Crest-derived cells migrate from explants of bowel toward transfected cells expressing netrin-1.


	Enteric cells do not migrate toward control, non-transfected cells.
	Netrin-1 has a chemoattractive effect on crest-derived cells in the gut explant.

Crest-derived cells migrate toward cells that secrete netrin-1.


	Immunoselected E6 chick crest-derived cells were plated over a clump of HEK 293 Netrin-1 secreting cells and grow for 2 days

Crest-derived cells isolated from chick gut migrate toward co-cultured netrin-1-expressing cells.


	Stably transfected cells expressing netrin-1 were embedded in 3-D collagen gels. Immunoselected crest-derived cells were plated over the gels.
	Netrin-1 has a chemoattractive effect on immunoselected enteric crest-derived cells in vitro.

Slide 38

Antibodies to DCC block the inward migration of crest-derived cells in chick gut explants.


	Crest-derived cells were identified with anti-HNK-1.
		Bar = 100 µm.

Antibodies to DCC inhibit the migration of crest-derived cells from gut toward pancreas.


	E5 chick gut and pancreas were co-cultured.
	Crest-derived cells migrate out of gut toward pancreas.
		This migration is inhibited by a-DCC and RP-cAMPS, but not by SP-cAMPS.
	These observations suggest that pancreatic netrin attracts enteric crest-derived cells through DCC in vitro.

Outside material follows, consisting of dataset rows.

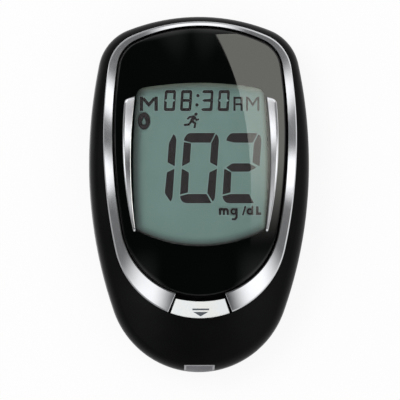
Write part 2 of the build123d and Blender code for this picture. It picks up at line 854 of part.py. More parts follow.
with BuildPart() as lcd_holder:
    add(column(glass_face(holder_grow), board_top, holder_rim))
    add(column(glass_face(slip), reflector_low, tall), mode=Mode.SUBTRACT)
    room_x = (-glass_half_width + 0.4, glass_half_width - 0.4)
    room_y = (zebra_spots[0] + zebra_thickness, zebra_spots[1] - zebra_thickness)
    add(block(room_x, room_y, (0, reflector_low - holder_shelf)), mode=Mode.SUBTRACT)
    view_x = (-glass_half_width + holder_seat, glass_half_width - holder_seat)
    view_y = (room_y[0] + holder_seat, room_y[1] - holder_seat)
    add(block(view_x, view_y, (0, tall)), mode=Mode.SUBTRACT)
    for y in zebra_spots:
        slot_y = (y - zebra_thickness / 2 - slide_gap, y + zebra_thickness / 2 + slide_gap)
        slot_x = (-zebra_half_length - slip, zebra_half_length + slip)
        add(block(slot_x, slot_y, (0, tall)), mode=Mode.SUBTRACT)
save(lcd_holder, "lcd_holder")

# ---- main board and what it carries ----
with BuildPart() as main_board:
    add(column(egg_face(case_egg, board_inset), board_low, board_top))
    front_edge = connector_front_y - board_gap
    add(block((-case_width, case_width), (-case_length, front_edge), (0, tall)), mode=Mode.SUBTRACT)
    add(rods(case_screw_spots, boss_radius + board_gap, 0, tall), mode=Mode.SUBTRACT)
    add(rods(board_screw_spots, board_screw_radius + 0.15, 0, tall), mode=Mode.SUBTRACT)
save(main_board, "main_board")

with BuildPart() as board_screws:
    add(rods(board_screw_spots, board_screw_radius, board_top - board_screw_length, board_top))
    add(rods(board_screw_spots, board_head_radius, board_top, board_top + board_head_height))
    recess_low = board_top + board_head_height - cross_depth
    add(cross_recess(board_screw_spots, recess_low, tall, 1.5 * board_head_radius), mode=Mode.SUBTRACT)
save(board_screws, "board_screws")

with BuildPart() as case_screws:
    head_low = case_head_depth - case_head_height
    add(rods(case_screw_spots, case_head_radius, head_low, case_head_depth))
    add(rods(case_screw_spots, case_screw_radius, case_head_depth, case_head_depth + case_screw_length))
    add(cross_recess(case_screw_spots, 0, head_low + cross_depth, 1.3 * case_head_radius), mode=Mode.SUBTRACT)
save(case_screws, "case_screws")

with BuildPart() as microcontroller:
    lead_span = chip_size / 2 + lead_reach
    for i in range(chip_leads):
        shift = (i - (chip_leads - 1) / 2) * chip_size / (chip_leads + 1)
        with BuildSketch(Plane.XY.offset(board_top)):
            with Locations((chip_spot[0], chip_spot[1] + shift)):
                Rectangle(2 * lead_span, lead_width)
            with Locations((chip_spot[0] + shift, chip_spot[1])):
                Rectangle(lead_width, 2 * lead_span)
        extrude(amount=lead_width)
    with BuildSketch(Plane.XY.offset(board_top)):
        with Locations(chip_spot):
            Rectangle(chip_size, chip_size)
    extrude(amount=chip_height)
save(microcontroller, "microcontroller")

with BuildPart() as radio_module:
    with BuildSketch(Plane.XY.offset(board_top)):
        with Locations(radio_spot):
            Rectangle(radio_length, radio_depth)
    extrude(amount=radio_height / 3)
    with BuildSketch(Plane.XY.offset(board_top + radio_height / 3)):
        with Locations(radio_spot):
            RectangleRounded(radio_length - 1, radio_depth - 1, 0.5)
    extrude(amount=radio_height * 2 / 3)
save(radio_module, "radio_module")

with BuildPart() as antenna:
    with BuildSketch(Plane.XY.offset(board_top)):
        with Locations(antenna_spot):
            Rectangle(antenna_length, antenna_width)
    extrude(amount=antenna_height)
save(antenna, "antenna")

with BuildPart() as buzzer:
    with BuildSketch(Plane.XY.offset(board_top)):
        with Locations(buzzer_spot):
            Circle(buzzer_radius)
            Circle(buzzer_hole, mode=Mode.SUBTRACT)
    extrude(amount=buzzer_height)
save(buzzer, "buzzer")

with BuildPart() as crystal:
    with BuildSketch(Plane.XY.offset(board_top)):
        with Locations(crystal_spot):
            SlotOverall(crystal_length, crystal_width)
    extrude(amount=crystal_height)
save(crystal, "crystal")

passive_spots = [
    (start + passive_pitch[0] * i, passive_y - passive_pitch[1] * j)
    for start, rows in [(8.0, 3), (-12.0, 2)]
    for i in range(3)
    for j in range(rows)
]
with BuildPart() as passives:
    with BuildSketch(Plane.XY.offset(board_top)):
        with Locations(*passive_spots):
            Rectangle(passive_length, passive_width)
    extrude(amount=passive_width)
save(passives, "passives")

# ---- keys in the top end, with the side-pushed switches that they work ----
switch_y = (switch_front_y - switch_depth, switch_front_y)
plunger_span = (plunger_z - plunger_height / 2, plunger_z + plunger_height / 2)
plunger_tip_y = switch_front_y + plunger_out

with BuildPart() as key_switches:
    for x in key_spots:
        body_x = (x - switch_width / 2, x + switch_width / 2)
        add(block(body_x, switch_y, (board_top, board_top + switch_height)))
        room_half = plunger_width / 2 + plunger_gap
        room_y = (switch_front_y - plunger_in - key_travel - plunger_gap, switch_front_y + 1)
        room_z = (plunger_span[0] - plunger_gap, plunger_span[1] + plunger_gap)
        add(block((x - room_half, x + room_half), room_y, room_z), mode=Mode.SUBTRACT)
save(key_switches, "key_switches")

behind_wall = column(egg_face(case_egg, wall + 0.1), 0, tall)
behind_flange = column(egg_face(case_egg, wall + 0.1 + key_flange), 0, tall)
for name, x in zip(["minus", "set", "plus"], key_spots):
    face_x = (x - key_width / 2, x + key_width / 2)
    flange_x = (x - key_width / 2 - key_lap, x + key_width / 2 + key_lap)
    stem_x = (x - key_stem_width / 2, x + key_stem_width / 2)
    stem_z = (plunger_z - key_stem_height / 2, plunger_z + key_stem_height / 2)
    inner_y = top_end_y(x, wall + 0.1 + key_flange)
    with BuildPart() as key:
        add(shaped(block(face_x, (0, tall + case_length), key_z), [outer_skin], [behind_wall]))
        flange_z = (key_z[0] - key_lap, key_z[1] + key_lap)
        add(shaped(block(flange_x, (0, case_length), flange_z), [behind_wall], [behind_flange]))
        add(block(stem_x, (plunger_tip_y + bond, inner_y + 0.1), stem_z))
    save(key, f"{name}_key")

    with BuildPart() as plunger:
        plunger_x = (x - plunger_width / 2, x + plunger_width / 2)
        add(block(plunger_x, (switch_front_y - plunger_in, plunger_tip_y), plunger_span))
    save(plunger, f"{name}_plunger")

# ---- coin cells and their contacts ----
with BuildPart() as coin_cell_lower:
    add(rods(cell_spots[:1], cell_radius, cell_low, cell_low + can_height))
    add(rods(cell_spots[:1], cap_radius, cell_low, cell_high))
save(coin_cell_lower, "coin_cell_lower")

with BuildPart() as coin_cell_upper:
    add(rods(cell_spots[1:], cell_radius, cell_high - can_height, cell_high))
    add(rods(cell_spots[1:], cap_radius, cell_low, cell_high))
save(coin_cell_upper, "coin_cell_upper")

with BuildPart() as cell_contacts:
    for _, y in cell_spots:
        with BuildSketch(Plane.YZ.offset(-leaf_width / 2)):
            with BuildLine() as leaf:
                Polyline(
                    (y - 5, board_low - leaf_thickness / 2 - bond),
                    (y - 3, board_low - leaf_thickness / 2 - bond),
                    (y + 2, cell_high + leaf_thickness / 2 + bond),
                    (y + 3.5, cell_high + leaf_thickness / 2 + bond + 0.2),
                )
            trace(line_width=leaf_thickness)
        extrude(amount=leaf_width)
save(cell_contacts, "cell_contacts")

# ---- battery door: it hooks in at its lower end and swings out about that end ----
hook_low = wall + hook_gap
hook_parts = [  # the upright, then the tongue that reaches over the cover's edge
    ((door_axis_y - 0.15, door_axis_y + hook_reach), (door_thickness / 2, hook_low + hook_thickness)),
    ((door_low_y - door_gap - hook_reach, door_axis_y + hook_reach), (hook_low, hook_low + hook_thickness)),
]
door_hooks = [
    block((x - hook_width / 2, x + hook_width / 2), y_span, z_span)
    for x in (hook_x, -hook_x)
    for y_span, z_span in hook_parts
]
latch_slots = [
    block(span, (door_high_y - latch_length, door_high_y + 1), (-1, door_thickness + 1))
    for span in sides(latch_half_width, latch_half_width + latch_slot)
]
with BuildPart() as battery_door:
    add(column(door_face(0), 0, door_thickness))
    fillet(battery_door.edges().filter_by(Axis.X).group_by(Axis.Y)[0], door_thickness / 2 - 0.05)
    for solid in door_hooks:
        add(solid)
    for solid in latch_slots:
        add(solid, mode=Mode.SUBTRACT)
    rib_x = (-latch_half_width + rib_margin, latch_half_width - rib_margin)
    for i in range(rib_count):
        rib_y = door_high_y - rib_first - i * rib_pitch
        rib = block(rib_x, (rib_y - rib_width / 2, rib_y + rib_width / 2), (-1, rib_depth))
        add(rib, mode=Mode.SUBTRACT)
save(battery_door, "battery_door")

with BuildPart() as door_contact:
    with BuildSketch(Plane.XY.offset(door_thickness)):
        with Locations((0, cells_y)):
            SlotOverall(cell_pitch + contact_width, contact_width, rotation=90)
    extrude(amount=contact_thickness)
    add(rods(cell_spots, contact_bump_radius, contact_top, cell_low))
save(door_contact, "door_contact")

with BuildPart() as rear_label:
    with BuildSketch(Plane.XY.offset(label_recess - bond - label_thickness)):
        with Locations(label_spot):
            RectangleRounded(label_width, label_length, 1.5)
    extrude(amount=label_thickness)
save(rear_label, "rear_label")
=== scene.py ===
import json
from collections import namedtuple
from math import asin, atan2, cos, hypot, pi, radians, sin, sqrt

import bmesh
import bpy
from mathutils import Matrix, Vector

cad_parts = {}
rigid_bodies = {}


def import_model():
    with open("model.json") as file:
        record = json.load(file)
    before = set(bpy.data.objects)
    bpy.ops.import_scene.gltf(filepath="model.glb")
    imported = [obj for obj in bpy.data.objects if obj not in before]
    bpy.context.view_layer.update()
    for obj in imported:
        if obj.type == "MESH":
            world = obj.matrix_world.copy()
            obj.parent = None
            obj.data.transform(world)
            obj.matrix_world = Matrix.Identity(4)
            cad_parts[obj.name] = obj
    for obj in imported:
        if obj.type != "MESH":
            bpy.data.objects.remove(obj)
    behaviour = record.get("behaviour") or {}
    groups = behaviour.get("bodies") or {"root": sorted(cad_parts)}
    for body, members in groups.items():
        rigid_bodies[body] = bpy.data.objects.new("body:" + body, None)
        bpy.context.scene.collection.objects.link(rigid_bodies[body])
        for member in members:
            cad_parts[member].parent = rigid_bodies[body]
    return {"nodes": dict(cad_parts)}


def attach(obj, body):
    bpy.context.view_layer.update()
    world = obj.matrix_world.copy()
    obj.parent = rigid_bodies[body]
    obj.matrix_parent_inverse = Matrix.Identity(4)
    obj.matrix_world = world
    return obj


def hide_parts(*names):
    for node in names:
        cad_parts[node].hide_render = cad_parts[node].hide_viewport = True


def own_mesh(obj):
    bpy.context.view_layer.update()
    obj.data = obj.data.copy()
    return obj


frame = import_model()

# a clean stage, whatever file Blender was started with
for leftOver in [o for o in bpy.data.objects if o.type in {"LIGHT", "CAMERA"} or o.name == "Cube"]:
    bpy.data.objects.remove(leftOver)

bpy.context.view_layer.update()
mm = 0.001
print("meter: frame loaded,", len(frame["nodes"]), "nodes")


# helpers for node trees

nodeLayout = dict(perRow=6, across=220, down=260)


def addNode(tree, kind, **settings):
    # nodes stand in rows, in the order in which they are made
    row, column = divmod(len(tree.nodes), nodeLayout["perRow"])
    node = tree.nodes.new(kind)
    node.location = (column * nodeLayout["across"], -row * nodeLayout["down"])
    for key, value in settings.items():
        setattr(node, key, value)
    return node


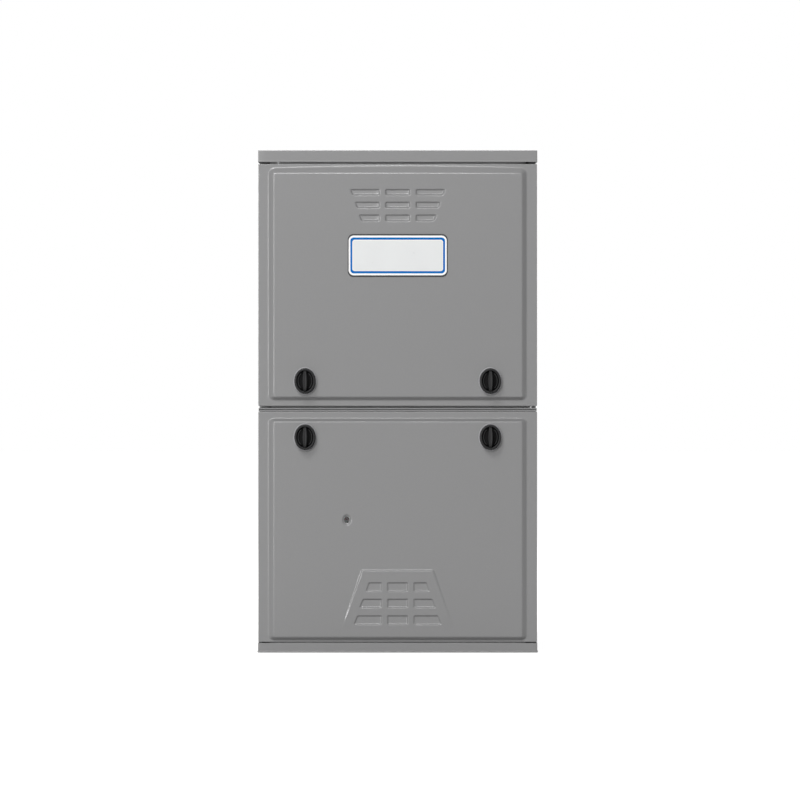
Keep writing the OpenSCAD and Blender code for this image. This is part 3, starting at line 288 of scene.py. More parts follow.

The pancreas of DCC -/- mice is aganglionic


	Neurons (PGP9.5- or acetylcholinesterase-labeled) were found in wt but not DCC-/- mice at P0 (g = gut; p = pancreas; bar = 100 µm).
	Netrin/DCC play an important role in directing the migration of crest-derived cells into submucosa and pancreatic bud in vivo.

Vagal axons entering the stomach at E13 are DCC-immunoreactive


	At E13, vagal fibers reach the esophago-gastric junction and extend growth cones into the wall of the stomach (right).

Summary & Conclusions


The ENS is derived from a multipotent set of prcursors that migrate to the bowel from the neural crest.
Signals from the migratory and enteric microenvironments determine the fates of the crest-derived ENS precursors.
Developmental potential is restricted and commitment increases as development proceeds.
	Stages in development can be recognized by the dependence of cells on a succession of essential transcription factors, growth factors and their receptors.
		Early factors include Phox2b, Sox10, Ret/GFRa1/GDNF
		Later factors include Mash-1, EDNRB/EDN3, NT-3/TRkB
Guidance molecules are needed to colonize the gut and form submucosal and pancreatic plexuses.